Que mal mienten los políticos. Quizás sea porque me estoy haciendo grande y empiezo a idealizar el pasado, pero creo que antes los políticos sabían mentir mejor. Uno ve el video de un ex Presidente hablando al pedo sobre la estratosfera en una escuela de Tartagal y el tipo tiene una actitud convencida. Es verdad que le estaba mintiendo a chicos de cinco años, pero hay que reconocerle que seguramente por dentro sabía que se estaba yendo al pasto con el discurso y sin embargo no se le movían ni los pelos de las patillas. En cambio los políticos de ahora son muy malos actores y eso me enoja. Porque no pretendo que sean sinceros. No soy tan ingenuo. Se muy bien lo que duraría un político si se lo ocurre decir verdades. Lo único que espero es que al menos sepan mentir bien.
Porque todos mentimos. Por más que todavía hay personas que insisten con eso de que no soportan las mentiras, ellos también mienten. Mentir es lo que más hacemos en nuestras vidas. Incluso más que comer. ¿Cuántas veces comemos en el día? Tres, cuatro, a lo sumo cinco veces. Si prestamos atención, son muchas más las mentiras que decimos en el transcurso de una tarde.
Nuestras mentiras son constantes y por diversas situaciones. A veces son mentiras sonsas, de esas que después nos preguntamos para qué las dijimos. O mentiras piadosas para no hacerle mal a alguien. A veces mentimos por cobardía y otras por maldad. Pero en realidad no me interesa analizar por qué decimos mentiras, sino hacer hincapié sobre la forma en la que mentimos. Porque a mí me angustia mucho más haber dicho una mala mentira que haber mentido por maldad. Mentir bien es un acto de respeto hacia el otro. Aun cuando la mentira fue elaborada para hacer daño, que te hayan mentido con astucia ya es una demostración de que esa persona al menos te respeta lo suficiente como para pensar la mejor forma de engañarte.
El tema es cuando el otro no pone mucho empeño en engrupirte. Cuando no le interesa que exista la posibilidad concreta de que le descubras la mentira. Porque ahí
queda en claro que vos no le importas ni siquiera para hacer el esfuerzo por engañarte.
Ayer me mintieron dos veces. La primera mentira me la dijo mi sobrino de siete años. Fue una mentira que me hizo reír. Porque comenzó contándome algo que había hecho en el día, y que era verdad pero después empezó a inventar aventuras que era obvio que no le habían pasado.

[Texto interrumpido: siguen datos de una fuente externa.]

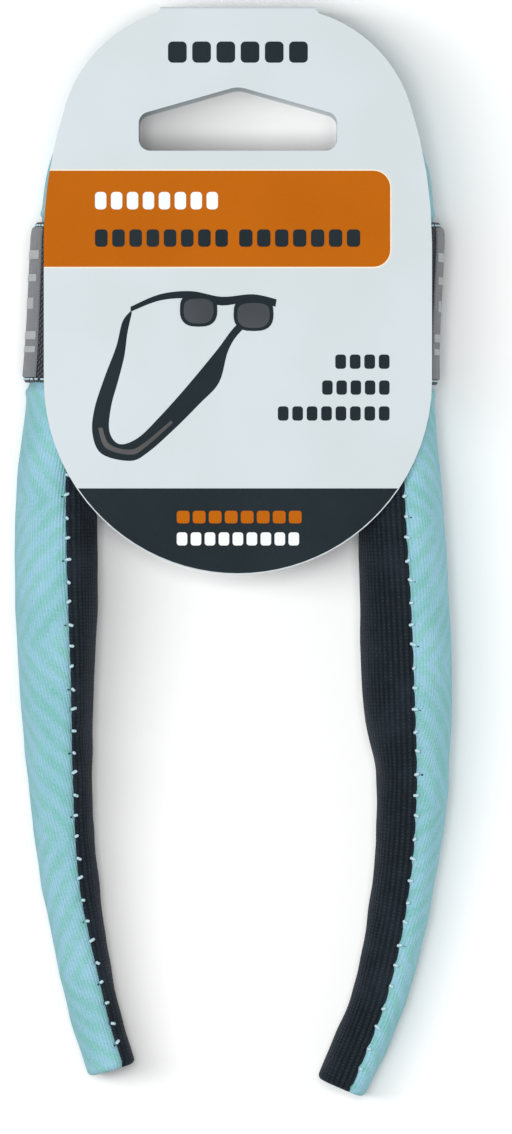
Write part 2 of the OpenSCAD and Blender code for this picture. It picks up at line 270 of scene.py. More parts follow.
def shell_piece(name, skin, top, bottom, material, flip):
    """A closed shell between two heights over a skin, with rounded long edges."""
    outer, inner = skin.raised(top), skin.raised(bottom)
    rows, columns = skin.round.shape
    edge = 0.25 * np.linalg.norm(outer[:, 0] - inner[:, 0], axis=1)[:, None]
    first = (outer[:, 0] + inner[:, 0]) / 2 - unit(outer[:, 1] - outer[:, 0]) * edge
    last = (outer[:, -1] + inner[:, -1]) / 2 + unit(outer[:, -1] - outer[:, -2]) * edge
    ring = np.concatenate([outer, last[:, None], inner[:, ::-1], first[:, None]], axis=1)
    n = ring.shape[1]
    across = np.concatenate(
        [skin.round, skin.round[:, -1:] + edge, skin.round[:, ::-1], skin.round[:, :1] - edge], axis=1
    )
    along = np.broadcast_to(skin.s[:, None], across.shape)
    printed = np.broadcast_to(print_place(skin.arm, skin.s)[:, None], across.shape)
    maps = {
        "cloth": np.stack([along, across], axis=-1).reshape(-1, 2),
        "print": np.stack([printed, across], axis=-1).reshape(-1, 2),
    }
    i, j = np.meshgrid(np.arange(rows - 1), np.arange(n), indexing="ij")
    k = (j + 1) % n
    walls = np.stack([i * n + j, (i + 1) * n + j, (i + 1) * n + k, i * n + k], axis=-1).reshape(-1, 4)
    caps = []
    for start, turn in ((0, 1), ((rows - 1) * n, -1)):
        for c in range(columns - 1):
            quad = [start + c, start + c + 1, start + 2 * columns - 1 - c, start + 2 * columns - c]
            caps.append(quad[::turn])
        caps.append([start + columns - 1, start + columns, start + columns + 1][::turn])
        caps.append([start + 2 * columns, start + 2 * columns + 1, start][::turn])
    faces = [f[::-1] if flip else f for f in [*walls.tolist(), *caps]]
    return mesh_piece(name, ring.reshape(-1, 3), faces, material, maps)


def tubes_piece(name, paths, radius, material, sides=6):
    """One mesh of separate closed tubes with round ends, one for each path of points."""
    points, faces = [], []
    for path in paths:
        path = np.asarray(path, float)
        along = unit(np.gradient(path, axis=0))
        tip, tail = path[0] - along[0] * radius * 0.5, path[-1] + along[-1] * radius * 0.5
        span = np.concatenate([[tip], path, [tail]])
        along = unit(np.gradient(span, axis=0))
        radii = [0.45 * radius, *[radius] * len(path), 0.45 * radius]
        start = len(points)
        for centre, direction, r in zip(span, along, radii):
            side = unit(np.cross(direction, [0.3, 0.2, 0.9]))
            other = np.cross(direction, side)
            for corner in range(sides):
                turn = 2 * math.pi * corner / sides
                points.append(centre + r * (math.cos(turn) * side + math.sin(turn) * other))
        for row in range(len(span) - 1):
            for corner in range(sides):
                a, b = start + row * sides + corner, start + row * sides + (corner + 1) % sides
                faces.append([a, b, b + sides, a + sides])
        faces.append([start + corner for corner in reversed(range(sides))])
        faces.append([start + (len(span) - 1) * sides + corner for corner in range(sides)])
    return mesh_piece(name, points, faces, material)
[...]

Y ahí hay un punto importante también para hablar sobre las mentiras. Las que funcionan son las que contienen cierta dosis de veracidad. Por eso a un niño de siete años se le complica tanto mentir bien. Le cuesta generar el engaño creíble porque aun no puede elaborar pensamientos complejos.
El problema es cuando un adulto te miente con una mentira de niño. Porque esa mentira que te causa ternura en tu sobrino de siete años, te amarga la tarde cuando la dice un hombre que tiene cincuenta años más.
Y ahí llegamos a la segunda mentira que me dijeron ayer. Aunque no fue una mentira en exclusiva para mí. El mentiroso y yo formábamos parte de una mesa redonda en un bar. No sé si el resto de los integrantes de la mesa se habrá percatado de la mentira. Pero para mí fue muy evidente. Una mentira de pésima calidad. Casi diría escandalosa. Es horrible la sensación de darte cuenta de que te están mintiendo. Pero insisto, lo realmente feo es cuando es una mentira pavota, desganada, cuando queda en evidencia que el mentiroso no hizo el más mínimo esfuerzo por hacerla pasar por verdad.
Cuando me fui del bar me quedé con bronca. Incluso estuve a punto de volver y plantear el argumento de esta cotidiana en la mesa. Pero no lo hice…
Por eso, ahora que ya estamos a días de festejar un año nuevo, pienso que después de brindar por todas las tonterías por las que brindo todos los años, esta vez voy a hacer un lugarcito para alzar la copa por toda esa gente que es capaz de elaborar buenas mentiras. Y eso es lo que me voy a desear para el año que está llegando: Que el próximo año me encuentre rodeado de personas que me mientan bien.